◆ **Work to do**: Would you restate all the data that follows, word for word?

◆ **Given data**:
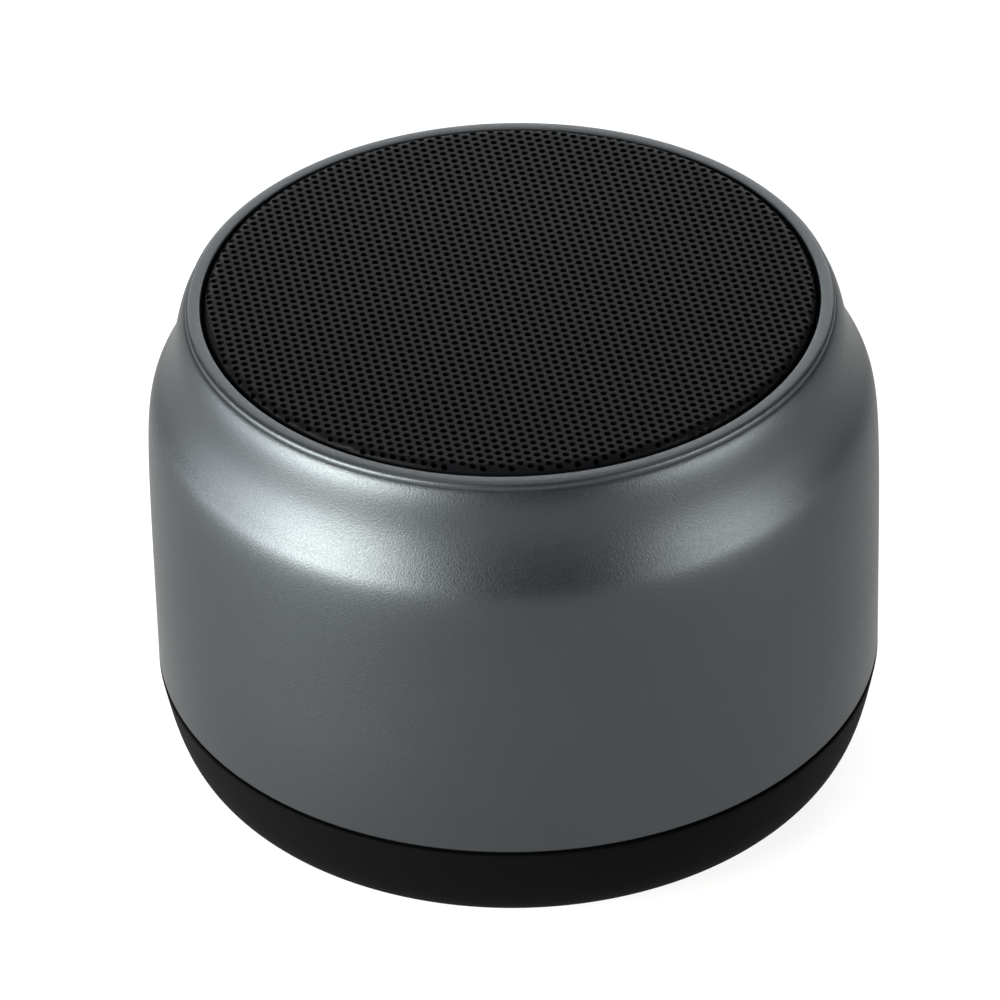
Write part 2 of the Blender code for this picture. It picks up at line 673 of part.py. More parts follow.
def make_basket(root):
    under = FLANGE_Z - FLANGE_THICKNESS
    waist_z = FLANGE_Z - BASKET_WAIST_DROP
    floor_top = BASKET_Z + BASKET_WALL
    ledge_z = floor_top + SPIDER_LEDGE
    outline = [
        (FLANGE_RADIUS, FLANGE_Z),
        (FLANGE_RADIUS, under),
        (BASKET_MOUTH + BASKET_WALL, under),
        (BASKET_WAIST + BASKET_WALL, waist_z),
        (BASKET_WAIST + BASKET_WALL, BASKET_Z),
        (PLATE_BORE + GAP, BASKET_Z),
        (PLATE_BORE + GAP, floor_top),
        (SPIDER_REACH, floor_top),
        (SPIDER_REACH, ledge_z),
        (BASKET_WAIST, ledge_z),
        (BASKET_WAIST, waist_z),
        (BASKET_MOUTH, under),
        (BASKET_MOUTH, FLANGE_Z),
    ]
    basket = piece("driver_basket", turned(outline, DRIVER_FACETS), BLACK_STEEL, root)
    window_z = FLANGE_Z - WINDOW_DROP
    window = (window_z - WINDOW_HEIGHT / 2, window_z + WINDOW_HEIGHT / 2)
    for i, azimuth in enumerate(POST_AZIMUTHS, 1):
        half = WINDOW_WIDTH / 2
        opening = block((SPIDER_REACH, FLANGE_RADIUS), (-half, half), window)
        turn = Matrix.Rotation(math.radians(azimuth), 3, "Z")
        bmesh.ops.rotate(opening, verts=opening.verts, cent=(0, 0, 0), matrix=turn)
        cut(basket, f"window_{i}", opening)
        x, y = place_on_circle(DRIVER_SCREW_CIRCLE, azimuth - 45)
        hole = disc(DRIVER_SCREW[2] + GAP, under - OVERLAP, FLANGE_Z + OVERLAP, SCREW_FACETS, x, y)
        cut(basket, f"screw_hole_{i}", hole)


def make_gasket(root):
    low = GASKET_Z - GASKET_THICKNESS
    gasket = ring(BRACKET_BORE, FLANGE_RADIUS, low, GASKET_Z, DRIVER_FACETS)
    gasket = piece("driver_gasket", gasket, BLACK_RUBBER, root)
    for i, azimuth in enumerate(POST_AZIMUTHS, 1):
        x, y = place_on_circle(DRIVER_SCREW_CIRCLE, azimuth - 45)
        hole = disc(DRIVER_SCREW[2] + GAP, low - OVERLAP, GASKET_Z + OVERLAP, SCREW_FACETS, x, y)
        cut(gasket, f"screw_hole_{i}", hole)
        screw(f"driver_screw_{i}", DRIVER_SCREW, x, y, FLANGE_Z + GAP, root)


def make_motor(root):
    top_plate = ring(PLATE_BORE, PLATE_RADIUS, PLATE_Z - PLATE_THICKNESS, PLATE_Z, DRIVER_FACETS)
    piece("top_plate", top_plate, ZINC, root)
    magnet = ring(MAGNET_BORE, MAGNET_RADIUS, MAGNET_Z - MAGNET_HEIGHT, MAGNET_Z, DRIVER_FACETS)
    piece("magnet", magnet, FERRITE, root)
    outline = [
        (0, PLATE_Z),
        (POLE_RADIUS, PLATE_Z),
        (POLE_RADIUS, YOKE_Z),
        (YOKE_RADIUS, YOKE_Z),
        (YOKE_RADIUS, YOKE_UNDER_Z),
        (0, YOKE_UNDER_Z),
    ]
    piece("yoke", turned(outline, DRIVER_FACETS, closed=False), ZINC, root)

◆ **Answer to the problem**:
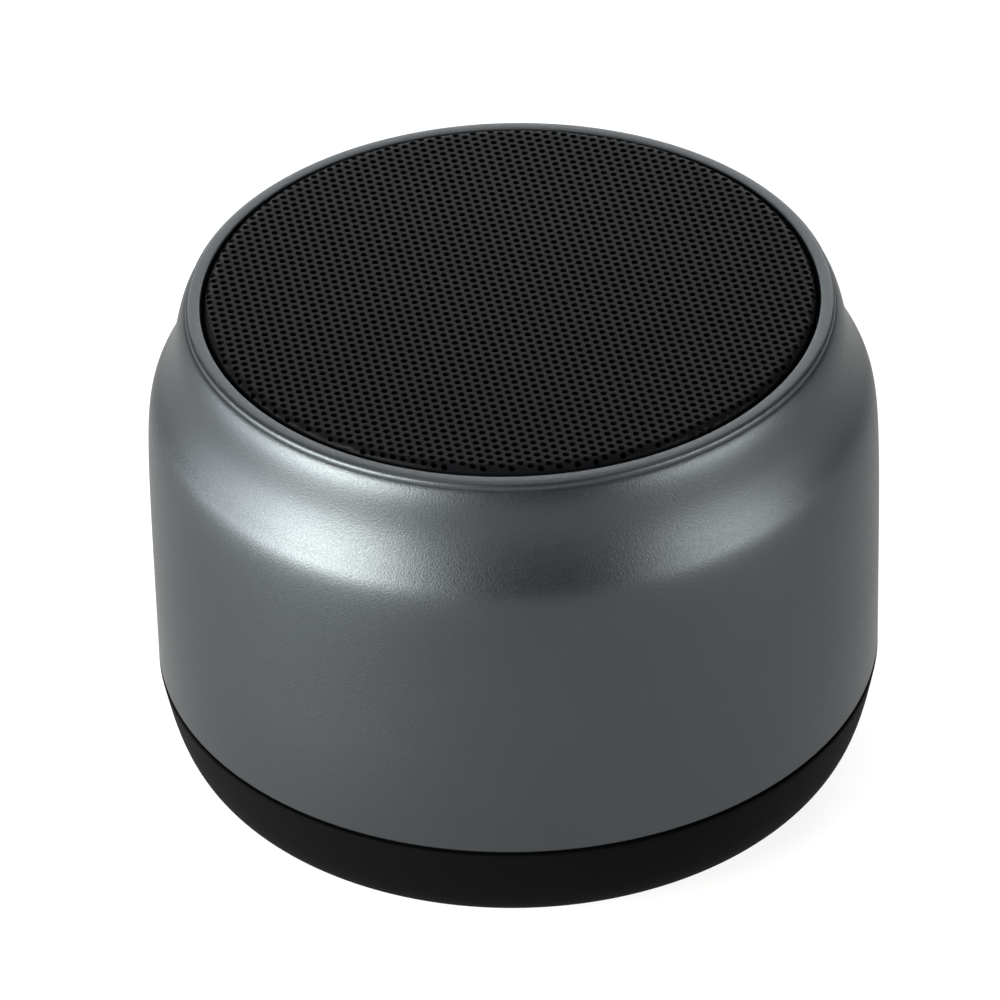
Write part 2 of the Blender code for this picture. It picks up at line 673 of part.py. More parts follow.
def make_basket(root):
    under = FLANGE_Z - FLANGE_THICKNESS
    waist_z = FLANGE_Z - BASKET_WAIST_DROP
    floor_top = BASKET_Z + BASKET_WALL
    ledge_z = floor_top + SPIDER_LEDGE
    outline = [
        (FLANGE_RADIUS, FLANGE_Z),
        (FLANGE_RADIUS, under),
        (BASKET_MOUTH + BASKET_WALL, under),
        (BASKET_WAIST + BASKET_WALL, waist_z),
        (BASKET_WAIST + BASKET_WALL, BASKET_Z),
        (PLATE_BORE + GAP, BASKET_Z),
        (PLATE_BORE + GAP, floor_top),
        (SPIDER_REACH, floor_top),
        (SPIDER_REACH, ledge_z),
        (BASKET_WAIST, ledge_z),
        (BASKET_WAIST, waist_z),
        (BASKET_MOUTH, under),
        (BASKET_MOUTH, FLANGE_Z),
    ]
    basket = piece("driver_basket", turned(outline, DRIVER_FACETS), BLACK_STEEL, root)
    window_z = FLANGE_Z - WINDOW_DROP
    window = (window_z - WINDOW_HEIGHT / 2, window_z + WINDOW_HEIGHT / 2)
    for i, azimuth in enumerate(POST_AZIMUTHS, 1):
        half = WINDOW_WIDTH / 2
        opening = block((SPIDER_REACH, FLANGE_RADIUS), (-half, half), window)
        turn = Matrix.Rotation(math.radians(azimuth), 3, "Z")
        bmesh.ops.rotate(opening, verts=opening.verts, cent=(0, 0, 0), matrix=turn)
        cut(basket, f"window_{i}", opening)
        x, y = place_on_circle(DRIVER_SCREW_CIRCLE, azimuth - 45)
        hole = disc(DRIVER_SCREW[2] + GAP, under - OVERLAP, FLANGE_Z + OVERLAP, SCREW_FACETS, x, y)
        cut(basket, f"screw_hole_{i}", hole)


def make_gasket(root):
    low = GASKET_Z - GASKET_THICKNESS
    gasket = ring(BRACKET_BORE, FLANGE_RADIUS, low, GASKET_Z, DRIVER_FACETS)
    gasket = piece("driver_gasket", gasket, BLACK_RUBBER, root)
    for i, azimuth in enumerate(POST_AZIMUTHS, 1):
        x, y = place_on_circle(DRIVER_SCREW_CIRCLE, azimuth - 45)
        hole = disc(DRIVER_SCREW[2] + GAP, low - OVERLAP, GASKET_Z + OVERLAP, SCREW_FACETS, x, y)
        cut(gasket, f"screw_hole_{i}", hole)
        screw(f"driver_screw_{i}", DRIVER_SCREW, x, y, FLANGE_Z + GAP, root)


def make_motor(root):
    top_plate = ring(PLATE_BORE, PLATE_RADIUS, PLATE_Z - PLATE_THICKNESS, PLATE_Z, DRIVER_FACETS)
    piece("top_plate", top_plate, ZINC, root)
    magnet = ring(MAGNET_BORE, MAGNET_RADIUS, MAGNET_Z - MAGNET_HEIGHT, MAGNET_Z, DRIVER_FACETS)
    piece("magnet", magnet, FERRITE, root)
    outline = [
        (0, PLATE_Z),
        (POLE_RADIUS, PLATE_Z),
        (POLE_RADIUS, YOKE_Z),
        (YOKE_RADIUS, YOKE_Z),
        (YOKE_RADIUS, YOKE_UNDER_Z),
        (0, YOKE_UNDER_Z),
    ]
    piece("yoke", turned(outline, DRIVER_FACETS, closed=False), ZINC, root)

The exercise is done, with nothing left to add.